Most agencies already investigate reports of official lack of candor; the new law requires them to complete that investigation, regardless whether the subject officer remains employed at the agency.

“That is a good thing, because what had happened in the past is, the officer who was the subject of an investigation would resign or reach an agreement to leave the department,” Hotsenpiller said.

“That generally stopped the investigation. … You now have to complete the investigation.”

Law enforcement agencies also have to employ “clear and convincing” standards in making their determination.

The POST board is currently developing procedures for appeal rights; additional federal and state due process laws also apply.

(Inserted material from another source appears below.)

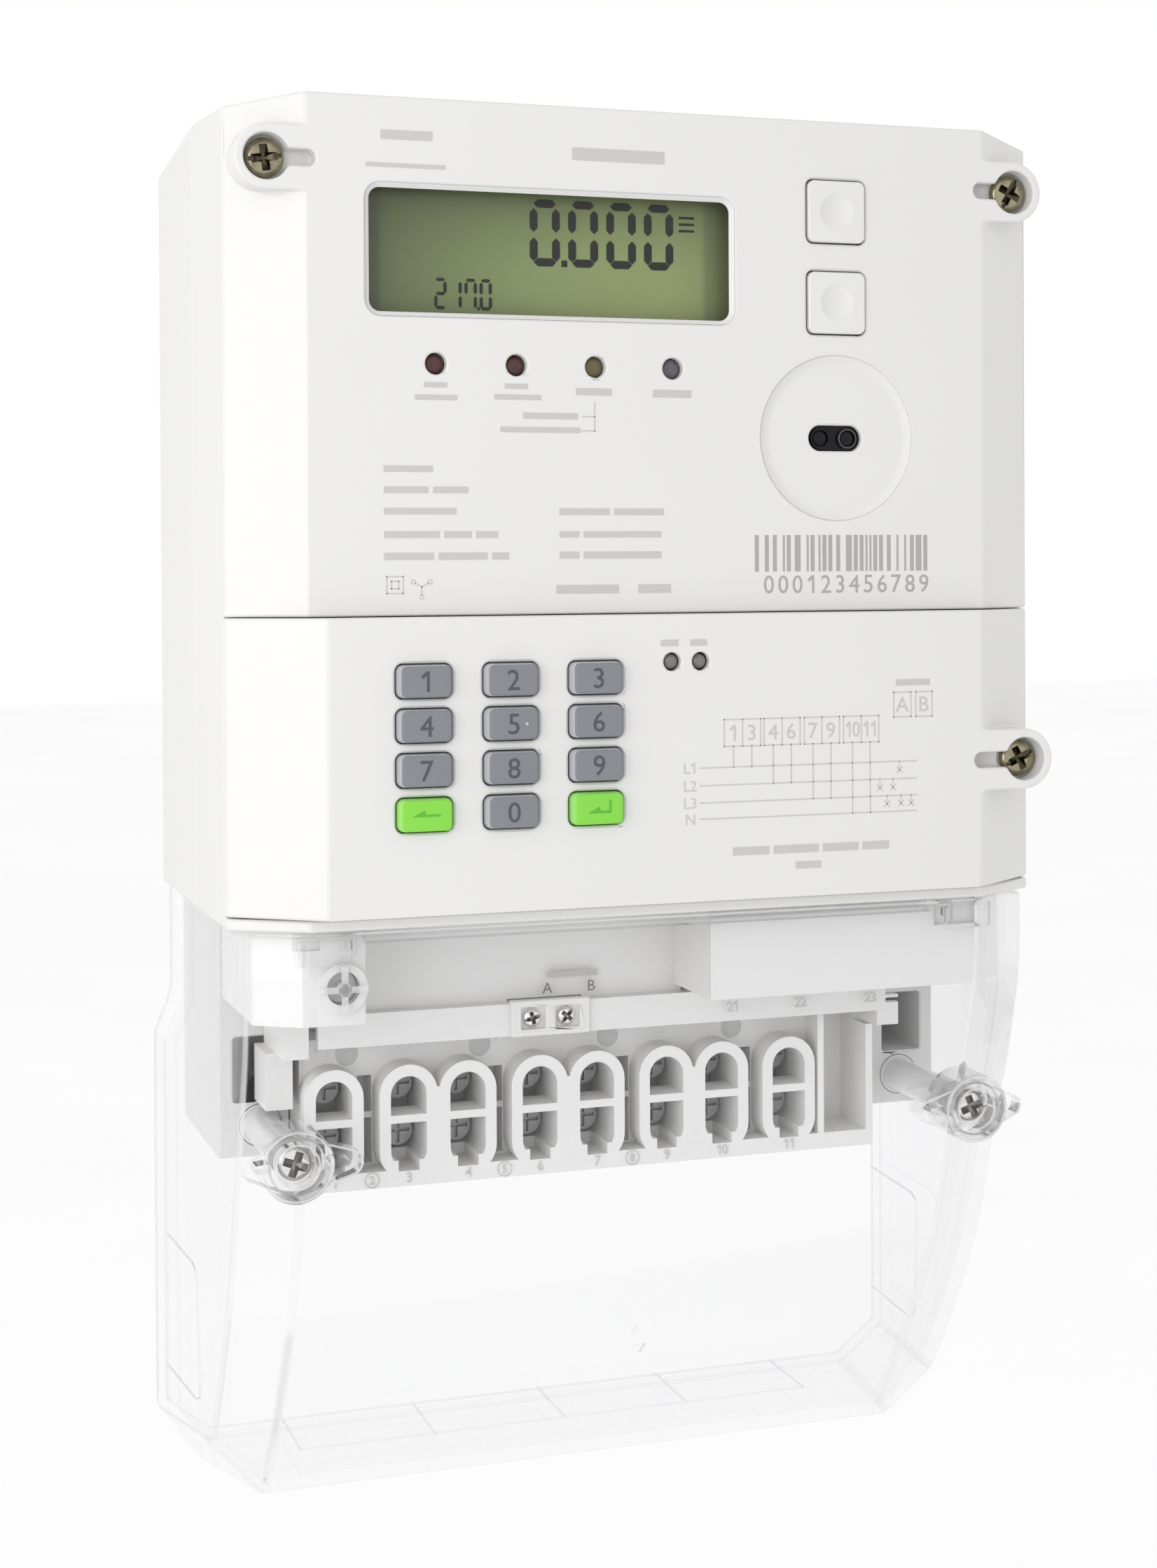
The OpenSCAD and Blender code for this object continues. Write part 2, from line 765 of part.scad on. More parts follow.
// A display button with a dished face, a retaining flange and a stem
module display_button(z) {
    color("white")
        difference() {
            union() {
                rounded(port_x, z, button_w, button_w, 1.4, fy - 0.5, fy + 4.5);
                rounded(port_x, z, button_w + 1, button_w + 1, 1.6, fy + wall + 0.1, fy + 4);
                rod(port_x, z, fy + 4, board_y - 5.2 - button_travel, 2);
            }
            translate([port_x, fy - 0.5 - 6.5, z])
                sphere(r = 7.5);
        }
}

module upper_display_button() {
    display_button(button_z[0]);
}

module lower_display_button() {
    display_button(button_z[1]);
}

module display_switches() {
    color("dimgray")
        for (b = button_z)
            span([port_x - 3, board_y - 5, b - 3], [port_x + 3, board_y, b + 3]);
}

// Key cap, retaining flange and contact stem of one key
module key(c, r, tone) {
    k = key_at(c, r);
    color(tone)
        union() {
            rounded(k[0], k[1], key_w, key_h, 1.5, ky - key_proud, ky + 3);
            rounded(k[0], k[1], key_w + 2, key_h + 1.4, 1.8, ky + 2.5, ky + 3.6);
            rod(k[0], k[1], ky + 3, -83.4 - key_travel, 2);
        }
}

module key_1() {
    key(0, 0, "slategray");
}

module key_2() {
    key(1, 0, "slategray");
}

module key_3() {
    key(2, 0, "slategray");
}

module key_4() {
    key(0, 1, "slategray");
}

module key_5() {
    key(1, 1, "slategray");
}

module key_6() {
    key(2, 1, "slategray");
}

module key_7() {
    key(0, 2, "slategray");
}

module key_8() {
    key(1, 2, "slategray");
}

module key_9() {
    key(2, 2, "slategray");
}

module key_clear() {
    key(0, 3, "limegreen");
}

module key_0() {
    key(1, 3, "slategray");
}

module key_enter() {
    key(2, 3, "limegreen");
}

module keypad_mat() {
    color("gray")
        span([-58, -83.2, zs - 42], [-10, pad_board_y - 0.1, zs - 7.5]);
}

module keypad_board() {
    color("darkgreen")
        difference() {
            span([-66, pad_board_y, zs - 48], [24, pad_board_y + board_t, zs - 3.5]);
            for (x = pad_screw_x, z = pad_screw_z)
                rod(x, z, pad_board_y - 1, pad_board_y + 3, 0.95);
        }
}

module keypad_plug() {
    color("black")
        span([-10, pad_board_y + 1.7, zs - 40.5], [10, -70.5, zs - 35.5]);
}

module keypad_socket() {
    color("ivory")
        difference() {
            span([-12, -71.5, zs - 42], [12, board_y, zs - 34]);
            span([-10.3, -74, zs - 40.8], [10.3, -68, zs - 35.2]);
        }
}

module link_leds() {
    color("dimgray")
        for (x = link_x)
            rod(x, link_z, ky + 1, pad_board_y, 1.5);
}

module keypad_board_screws() {
    color("silver")
        for (x = pad_screw_x, z = pad_screw_z)
            union() {
                rod(x, z, pad_board_y + board_t, pad_board_y + 3, 1.6);
                rod(x, z, pad_board_y - 2.5, pad_board_y + board_t + 0.1, 0.75);
            }
}

module main_board_screws() {
    color("silver")
        for (s = [-1, 1], z = board_screw_z)
            screw(s * board_screw_x, z, board_y - 2, 2.8, 2, 1.5, -52);
}

module main_cover_screws() {
    color("goldenrod")
        for (s = [-1, 1])
            screw(s * ear_x, ear_z, fy + 1.9, 3.65, 2.1, 2, -44);
}

module keypad_cover_screw() {
    color("goldenrod")
        screw(ear_x, key_ear_z, ky + 2.6, 3.65, 2.2, 2, -64);
}

module terminal_cover_screws() {
    color("silver")
        for (s = [-1, 1])
            screw(s * clamp_x, clamp_z, clamp_y + 2, 3.5, 2.6, 2, -31);
}

module link_terminal_block() {
    color("whitesmoke")
        difference() {
            span([link_block_x - 7.8, strip_y - 1, link_block_z - 3.1],
                [link_block_x + 7.8, panel_y + 2.6, link_block_z + 3.3]);
            for (s = [-1, 1]) {
                span([link_block_x + s * 3.7 - 2.6, strip_y - 2, link_block_z - 2.2],
                    [link_block_x + s * 3.7 + 2.6, strip_y + 0.6, link_block_z + 2.4]);
                rod(link_block_x + s * 3.7, link_block_z, strip_y, -56.6, 1.4);
            }
        }
}

module link_terminal_screws() {
    color("silver")
        for (s = [-1, 1])
            screw(link_block_x + s * 3.7, link_block_z, strip_y - 0.6, 2, 1.2, 1.3, -57);
}

module cover_plunger() {
    color("white")
        union() {
            rod(plunger_x, plunger_z, box_y + 1, box_y + 12, 3.15);
            rod(plunger_x, plunger_z, box_y - 1.4, box_y + 1.1, 1.2);
            rod(plunger_x, plunger_z, box_y + 11.9, box_y + 14, 1.5);
        }
}

// Points round a coil spring's wire, ring by ring
spring_rings = 72;
spring_sides = 8;
spring_turns = 6;
function spring_point(k, j, len) =
    let (a = 360 * spring_turns * k / spring_rings, b = 360 * j / spring_sides,
        rr = 2.4 + 0.3 * cos(b))
    [rr * cos(a), 0.4 + (len - 0.8) * k / spring_rings + 0.3 * sin(b), rr * sin(a)];

module plunger_spring() {
    len = 7;
    n = spring_sides;
    color("silver")
        translate([plunger_x, box_y + 12.2, plunger_z])
            polyhedron(
                points = [for (k = [0:spring_rings], j = [0:n - 1]) spring_point(k, j, len)],
                faces = concat(
                    [[for (j = [0:n - 1]) j]],
                    [for (k = [0:spring_rings - 1], j = [0:n - 1])
                        [k * n + j, (k + 1) * n + j, (k + 1) * n + (j + 1) % n, k * n + (j + 1) % n]],
                    [[for (j = [n - 1:-1:0]) spring_rings * n + j]]));
}

module plunger_switch() {
    color("black")
        union() {
            span([plunger_x - 6.5, box_y + 19.4, plunger_z - 4],
                [plunger_x + 2.4, box_y + 26, plunger_z + 4]);
            rod(plunger_x, plunger_z, box_y + 14.3, box_y + 19.5, 1);
        }
}

module supply_capacitors() {
    color("midnightblue")
        for (i = [0:2])
            rod(-48 + i * 16, zs + 12, board_y + 1.7, board_y + 23, 6);
}

module backup_battery() {
    color("seagreen")
        translate([30, board_y + 9.5, zs + 2])
            rotate([0, 90, 0])
                cylinder(r = 7.2, h = 26);
}

module buzzer() {
    color("black")
        rod(55, zs + 70, board_y - 8, board_y, 6);
}

base();
main_cover();
case_gasket();
keypad_cover();
terminal_cover();
terminal_shroud();
terminal_block();
display_window();
display_panel();
display_holder();
main_board();
indicator_light_pipes();
indicator_leds();
optical_window();
optical_steel_plate();
optical_diodes();
upper_display_button();
lower_display_button();
display_switches();
key_1();
key_2();
key_3();
key_4();
key_5();
key_6();
key_7();
key_8();
key_9();
key_clear();
key_0();
key_enter();
keypad_mat();
keypad_board();
keypad_plug();
keypad_socket();
link_leds();
keypad_board_screws();
main_board_screws();
main_cover_screws();
keypad_cover_screw();
terminal_cover_screws();
terminal_cages();
terminal_screws();
terminal_busbars();
current_transformers();
disconnect_relays();
link_terminal_block();
link_terminal_screws();
cover_plunger();
plunger_spring();
plunger_switch();
supply_capacitors();
backup_battery();
buzzer();
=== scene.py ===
import json
import math
import random
import bpy
import bmesh
from mathutils import Matrix, Quaternion, Vector

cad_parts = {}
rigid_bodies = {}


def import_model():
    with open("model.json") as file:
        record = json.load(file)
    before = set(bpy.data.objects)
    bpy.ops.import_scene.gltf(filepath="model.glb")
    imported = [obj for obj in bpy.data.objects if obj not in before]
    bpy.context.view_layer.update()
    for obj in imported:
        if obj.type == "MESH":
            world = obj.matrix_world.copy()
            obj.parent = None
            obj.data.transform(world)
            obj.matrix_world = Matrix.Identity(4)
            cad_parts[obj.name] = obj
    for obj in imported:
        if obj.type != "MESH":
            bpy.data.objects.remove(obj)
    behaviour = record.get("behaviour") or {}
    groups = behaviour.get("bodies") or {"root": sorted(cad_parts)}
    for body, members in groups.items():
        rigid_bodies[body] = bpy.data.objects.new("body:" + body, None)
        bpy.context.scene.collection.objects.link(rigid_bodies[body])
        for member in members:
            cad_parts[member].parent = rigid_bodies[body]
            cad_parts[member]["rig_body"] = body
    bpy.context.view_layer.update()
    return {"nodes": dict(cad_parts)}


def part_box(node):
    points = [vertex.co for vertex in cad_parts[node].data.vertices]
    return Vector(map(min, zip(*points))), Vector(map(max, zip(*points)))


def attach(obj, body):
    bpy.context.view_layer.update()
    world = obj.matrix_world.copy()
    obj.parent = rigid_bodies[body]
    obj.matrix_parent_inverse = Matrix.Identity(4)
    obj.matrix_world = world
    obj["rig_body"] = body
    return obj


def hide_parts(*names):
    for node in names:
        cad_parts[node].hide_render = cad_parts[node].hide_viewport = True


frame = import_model()
nodes = frame["nodes"]
print("frame loaded:", len(nodes), "nodes")


def low(node, axis):
    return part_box(node)[0]["xyz".index(axis)] * 1000    # sizes here are in millimetres


def high(node, axis):
    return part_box(node)[1]["xyz".index(axis)] * 1000


def middle(node, axis):
    return (low(node, axis) + high(node, axis)) / 2


def spot(node):     # x and z of a node's middle, then its front and back depth
    return middle(node, "x"), middle(node, "z"), low(node, "y"), high(node, "y")


def show(name, data):
    thing = bpy.data.objects.new(name, data)
    bpy.context.scene.collection.objects.link(thing)
    return thing


def soften(piece, name, width, segments, angle, clamp):     # rounded edges, their width in millimetres
    edge = piece.modifiers.new(name, "BEVEL")
    edge.width = width / 1000
    edge.segments = segments
    edge.limit_method = "ANGLE"
    edge.angle_limit = math.radians(angle)
    edge.use_clamp_overlap = clamp
    edge.harden_normals = True
    return edge


def weigh(piece):
    piece.modifiers.new("normals", "WEIGHTED_NORMAL").keep_sharp = True


seam = high("keypad_cover", "z") + 0.2          # where the main cover meets the keypad cover
bottom = low("terminal_cover", "z")
upperFace = low("main_cover", "y")
keypadFace = low("keypad_cover", "y")
coverTop = high("terminal_cover", "z")
earX = 78.43
clampX = middle("terminal_cover_screws", "x") + 72.35
clampZ = middle("terminal_cover_screws", "z")


# materials are written as sums of sockets

class Wire:     # a socket that can be used in sums
    def __init__(self, paint, socket):
        self.paint = paint
        self.socket = socket

    def __add__(self, other):
        return self.paint.sum("ADD", self, other)

    def __radd__(self, other):
        return self.paint.sum("ADD", other, self)

    def __mul__(self, other):
        return self.paint.sum("MULTIPLY", self, other)

    def __rmul__(self, other):
        return self.paint.sum("MULTIPLY", other, self)


class Paint:    # one node material
    def __init__(self, name):
        self.material = bpy.data.materials.new(name)
        self.material.use_nodes = True
        self.tree = self.material.node_tree
        self.tree.nodes.clear()
        self.place = self.add("TexCoord", out="Object")

    def add(self, kind, settings=None, values=None, out=0):
        node = self.tree.nodes.new("ShaderNode" + kind)
        for name, value in (settings or {}).items():
            if name == "stops":
                self.setStops(node.color_ramp, value)
            else:
                setattr(node, name, value)
        for name, value in (values or {}).items():
            self.feed(node.inputs[name], value)
        return Wire(self, node.outputs[out]) if len(node.outputs) else None

    def feed(self, socket, value):
        if isinstance(value, Wire):
            self.tree.links.new(value.socket, socket)
        else:
            socket.default_value = value

    def setStops(self, ramp, stops):
        while len(ramp.elements) < len(stops):
            ramp.elements.new(0.5)
        for element, (position, colour) in zip(ramp.elements, stops):
            element.position = position
            element.color = colour

    def sum(self, operation, first, second):
        return self.add("Math", {"operation": operation}, {0: first, 1: second})

    def noise(self, scale, detail=2.0, stretch=(1, 1, 1)):
        where = self.add("Mapping", {}, {"Vector": self.place, "Scale": stretch})
        return self.add("TexNoise", {}, {"Vector": where, "Scale": scale, "Detail": detail})

    def ramp(self, factor, stops):
        return self.add("ValToRGB", {"stops": stops}, {"Fac": factor})

    def blend(self, factor, first, second):
        return self.add("Mix", {"data_type": "RGBA"}, {0: factor, 6: first, 7: second}, out=2)

    def relief(self, height, strength, distance):
        return self.add("Bump", {}, {"Height": height, "Strength": strength, "Distance": distance})

    def surface(self, values):
        return self.add("BsdfPrincipled", {}, values)

    def finish(self, shader):
        self.add("OutputMaterial", {}, {"Surface": shader})
        return self.material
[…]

“That’s important as well,” the DA said. “We don’t want a situation where an officer who is simply not liked in a department is removed from employment by finding he or she was untruthful, but also then ends up losing their profession.

“We want to make sure the officer has due process rights to review the finding.”

It was possible before the law for an agency to seek POST-certification revocation if an officer was found to have committed a crime, or to have lied in his or her official capacity, but, said Hall, the new law solidifies the steps and processes by which it can happen.

“The intent overall is good,” he said. “We want to make sure our profession is one where if, through due process, there is a law enforcement officer found to have lied or committed a serious criminal violation — I don’t think you want those individuals serving in your community.”